Item 5.02 - Departure of Directors or Certain Officers; Election of Directors; Appointment of Certain Officers; Compensatory Arrangements of Certain Officers.

Election of New Directors

On December 04, 2018, upon the recommendation of its Nominating and Corporate Governance Committee, the Board of Directors (the "Park Board") of Park National Corporation ("Park") fixed the number of directors of Park at 13 and elected Jason Nathaniel Judd and Mark Russell Ramser to serve as directors to fill the offices created by the increase in the number of directors, with such election to be effective January 1, 2019 and with each of Mr. Judd and Mr. Ramser to serve in the class of directors whose terms will expire at the 2019 Annual Meeting of Shareholders of Park. Mr. Judd will also join the Board of Directors of The Park National Bank, Park's national bank subsidiary ("PNB"), effective January 1, 2019. Mr. Ramser has served as a member of the Advisory Board of PNB's First-Knox National Bank Division since 1996.

On December 04, 2018, the Park Board also appointed Mr. Judd to serve as a member of the Audit Committee of the Park Board, with such appointment to be effective upon his becoming a director of Park and the Park Board also appointed Mr. Ramser to serve as a member of the Risk Committee of the Park Board, with such appointment to be effective upon his becoming a director of Park.

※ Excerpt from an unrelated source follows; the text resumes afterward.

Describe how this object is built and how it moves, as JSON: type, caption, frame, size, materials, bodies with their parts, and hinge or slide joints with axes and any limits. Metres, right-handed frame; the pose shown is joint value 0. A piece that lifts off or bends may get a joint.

Mr. Judd currently serves as senior vice president of finance and international franchise operations for Justice, a retail fashion company within the Ascena Retail Group organization. Mr. Ramser currently serves as President of Ohio Cumberland Gas Company, a privately-owned natural gas public utility. The Park Board has affirmatively determined that Mr. Judd and Mr. Ramser meet the applicable standards for an “independent director” under Section 803A of the NYSE AMERICAN LLC (“NYSE AMERICAN”) Company Guide and that they do not have any relationship that would interfere with the exercise of independent judgment in carrying out the responsibilities of a director of Park. In addition, the Park Board has affirmatively determined that Mr. Judd meets the independence standards applicable to members of the Audit Committee of the Park Board. Mr. Judd will also satisfy the financial sophistication requirements of Section 803B of the NYSE AMERICAN Company Guide.

During the fiscal year ended December 31, 2017 and the period from January 1, 2018 through the date of this Current Report on Form 8-K, Mr. Ramser, members of his immediate family and entities with which they are affiliated, were customers of and had banking relationships with PNB and/or one of the divisions of PNB in the ordinary course of business and in compliance with applicable federal and state laws and regulations. It is expected that similar banking transactions will be entered into in the future. It is possible that after the date of this Current Report on Form 8-K, Mr. Judd, members of his immediate family and entities with which they are affiliated, may become customers of and have banking relationships with PNB and/or one of the divisions of PNB, and, if they do, such relationships would be entered into in the ordinary course of business and in compliance with applicable federal and state laws and regulations.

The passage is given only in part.